Can I Buy a Car While in Chapter 13 Bankruptcy?
Need a car during Chapter 13 bankruptcy? Learn the essential steps and considerations to successfully acquire a vehicle while managing your case.
Need a car during Chapter 13 bankruptcy? Learn the essential steps and considerations to successfully acquire a vehicle while managing your case.
It is possible to purchase a car while engaged in a Chapter 13 bankruptcy, but it requires specific procedures. Careful planning and adherence to court requirements are essential. Understanding these steps helps individuals manage their transportation needs while continuing their bankruptcy repayment plan.
Incurring new debt, such as a car loan, during an active Chapter 13 bankruptcy necessitates obtaining court approval. The bankruptcy court oversees your financial obligations to ensure the integrity of your repayment plan. The court’s primary concern is that any new debt will not jeopardize your ability to make scheduled payments to your existing creditors. The bankruptcy trustee reviews such requests, providing recommendations to the court regarding the feasibility of the proposed new obligation.
Careful preparation is essential before formally seeking court approval. You must gather detailed financial information, including your current income and expense budget, along with proof of income documentation. A clear justification for the need for a new vehicle is also required, such as a current car breakdown, safety concerns, or the necessity for commuting to employment. You should research specific vehicle options, noting the make, model, year, and estimated purchase price, and investigate potential loan terms, including the estimated interest rate, loan duration, and proposed monthly payment.
Demonstrate affordability, illustrating how the new car payment will integrate into your existing Chapter 13 plan without disrupting payments to creditors. The court applies a “reasonableness” standard to these requests, evaluating whether the vehicle and loan terms are appropriate within the context of your bankruptcy. This involves assessing if the purchase is a genuine necessity and if the proposed financing is not overly burdensome.
After preparation, the formal process of submitting your request to the court begins. This typically involves filing a “Motion to Incur Debt” with the bankruptcy court overseeing your Chapter 13 case. After filing, the motion must be properly served on the bankruptcy trustee and any relevant creditors.
The bankruptcy trustee will then review your motion, assessing its merits and how it aligns with your existing repayment plan. The trustee may then provide a recommendation to the court, which could include approval, denial, or approval subject to certain conditions. In some instances, the court may schedule a hearing where you, or your attorney, may need to present your case and provide further justification for the car purchase.

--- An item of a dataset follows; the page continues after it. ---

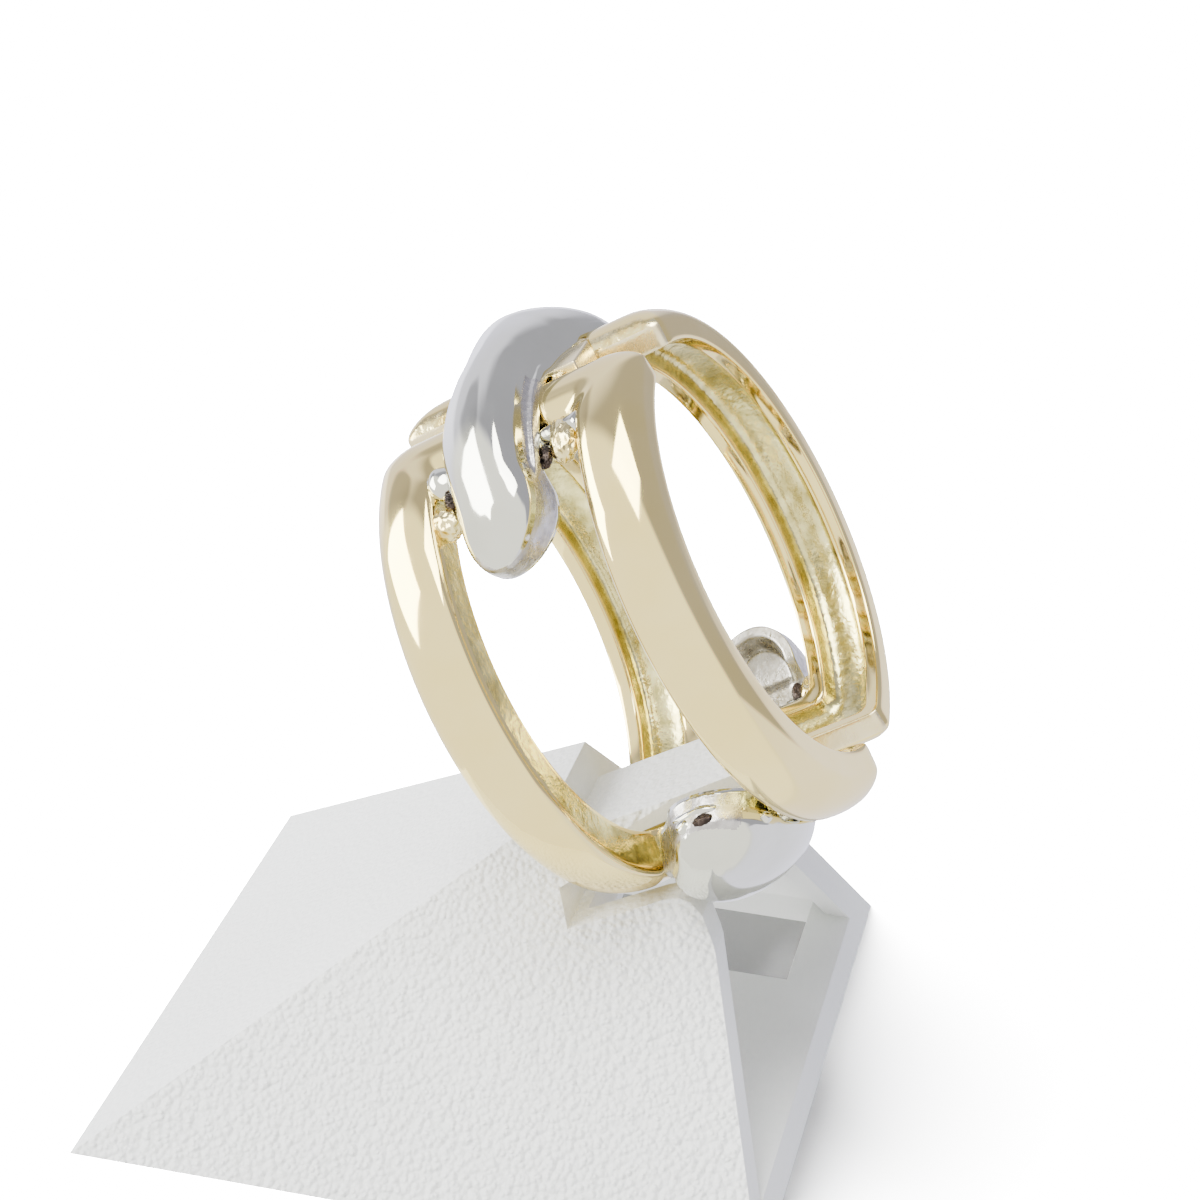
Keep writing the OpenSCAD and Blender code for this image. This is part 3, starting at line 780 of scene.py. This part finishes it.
def room_part(toward, low, high, start, end):
    """A level of light that rises from low to high towards a direction."""
    near = world_nodes.new("ShaderNodeVectorMath")
    near.operation = "DOT_PRODUCT"
    near.inputs[1].default_value = toward
    world_links.new(way, near.inputs[0])
    part = spread(world_nodes, world_links, near.outputs["Value"], low, high, start, end)
    part.node.interpolation_type = "SMOOTHSTEP"
    return part


def combine(operation, first, second):
    node = world_nodes.new("ShaderNodeMath")
    node.operation = operation
    world_links.new(first, node.inputs[0])
    world_links.new(second, node.inputs[1])
    return node.outputs["Value"]


cloth = room_part(FRONT_WAY, BACK_LEVEL, FRONT_LEVEL, *CLOTH_EDGE)
table = room_part((0, 0, -1), 0.0, LOW_LEVEL, *TABLE_EDGE)
glow = room_part(GLOW_WAY, 0.0, GLOW_LEVEL, *GLOW_EDGE)
curtain = room_part(CURTAIN_WAY, 1.0, CURTAIN_SHARE, *CURTAIN_EDGE)
level = combine("MULTIPLY", combine("ADD", combine("MAXIMUM", cloth, table), glow), curtain)
tint = blend_colours(world_nodes, world_links, room_part(FRONT_WAY, 0.0, 1.0, *CLOTH_EDGE),
                     BACK_COLOUR, FRONT_COLOUR)
world_links.new(tint, world_nodes["Background"].inputs["Color"])
world_links.new(level, world_nodes["Background"].inputs["Strength"])
print("room:", len(world_nodes), "nodes, levels", BACK_LEVEL, "to", FRONT_LEVEL)

# %% [markdown]
# Two soft lamps give the bright streaks on the domes: one at the left, low and near, and one high
# above the front. A lamp's streak has the lamp's own outline, so both are plain rectangles.

# %% Lamps
LAMPS = [  # name, place, target, size in metres, radiance
    ("left_softbox", (-0.35, -0.065, 0.095), (0, -0.065, 0.095), (0.28, 0.19), 16),
    ("overhead_softbox", (-0.12, -0.16, 0.56), (0, 0, 0), (0.36, 0.36), 14),
]


def soft_light(name, place, target, size, radiance, in_reflections=True):
    """A rectangular lamp that is as bright as given, whatever its size."""
    data = bpy.data.lights.new(name, "AREA")
    data.shape = "RECTANGLE"
    data.size, data.size_y = size
    data.energy = radiance * math.pi * size[0] * size[1]
    light = bpy.data.objects.new(name, data)
    light.location = place
    light.rotation_euler = (Vector(target) - Vector(place)).to_track_quat("-Z", "Y").to_euler()
    light.visible_glossy = in_reflections
    bpy.context.scene.collection.objects.link(light)
    return light


for lamp in LAMPS:
    soft_light(*lamp)
print("lamps:", [light.name for light in bpy.data.lights])

# %% [markdown]
# The photograph has a pure white ground under an evenly lit ring. In a studio the ground gets
# lamps of its own, and the metal is kept from mirroring it. One lamp would leave a dark side, so
# two lamps shine on the floor alone. The floor stays out of reflections and bounced light, and
# the metal mirrors the tent's pale table instead.

# %% Light of the ground
GROUND_RADIANCE, GROUND_LAMP_SIZE = 450, (0.5, 0.5)
GROUND_LAMPS = [  # name and place
    ("ground_lamp_back", (-0.40, 0.25, 0.42)),
    ("ground_lamp_front", (-0.42, -0.30, 0.30)),
]
ground = bpy.data.collections.new("ground")
ground.objects.link(floor)
for name, place in GROUND_LAMPS:
    ground_lamp = soft_light(name, place, (0, 0, 0), GROUND_LAMP_SIZE, GROUND_RADIANCE, False)
    ground_lamp.light_linking.receiver_collection = ground
floor.visible_glossy = False
floor.visible_diffuse = False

Securing a car loan while in Chapter 13 bankruptcy presents unique challenges. Individuals often encounter higher interest rates compared to those with unblemished credit histories, reflecting the perceived increased risk. Many traditional lenders may be hesitant, necessitating a search for financial institutions specializing in bankruptcy financing. Shop around among these specialized lenders to compare terms and identify competitive rates.
Understanding key loan terms is important for an informed financing decision. The Annual Percentage Rate (APR) reflects the true cost of borrowing, encompassing interest and certain fees, while the loan term indicates the duration over which you will repay the debt. Evaluating the total cost of the loan over its entire term provides a comprehensive understanding of the financial commitment. Any loan offer must align with terms approved by the bankruptcy court, such as a maximum allowable interest rate or monthly payment.
After purchasing a car and finalizing the loan, your Chapter 13 repayment plan requires modification to incorporate the new monthly car payment. This adjustment ensures that your payment obligations remain accurately reflected within the bankruptcy framework. The process usually involves filing a “Motion to Modify Plan” with the bankruptcy court. This motion outlines the changes to your financial situation, specifically the addition of the new car loan payment.
Both the bankruptcy trustee and the court will review the modified plan. Their assessment focuses on ensuring the plan remains feasible with your new debt and meets bankruptcy code requirements. They also verify the new payment does not unduly burden you or negatively impact scheduled payments to other creditors.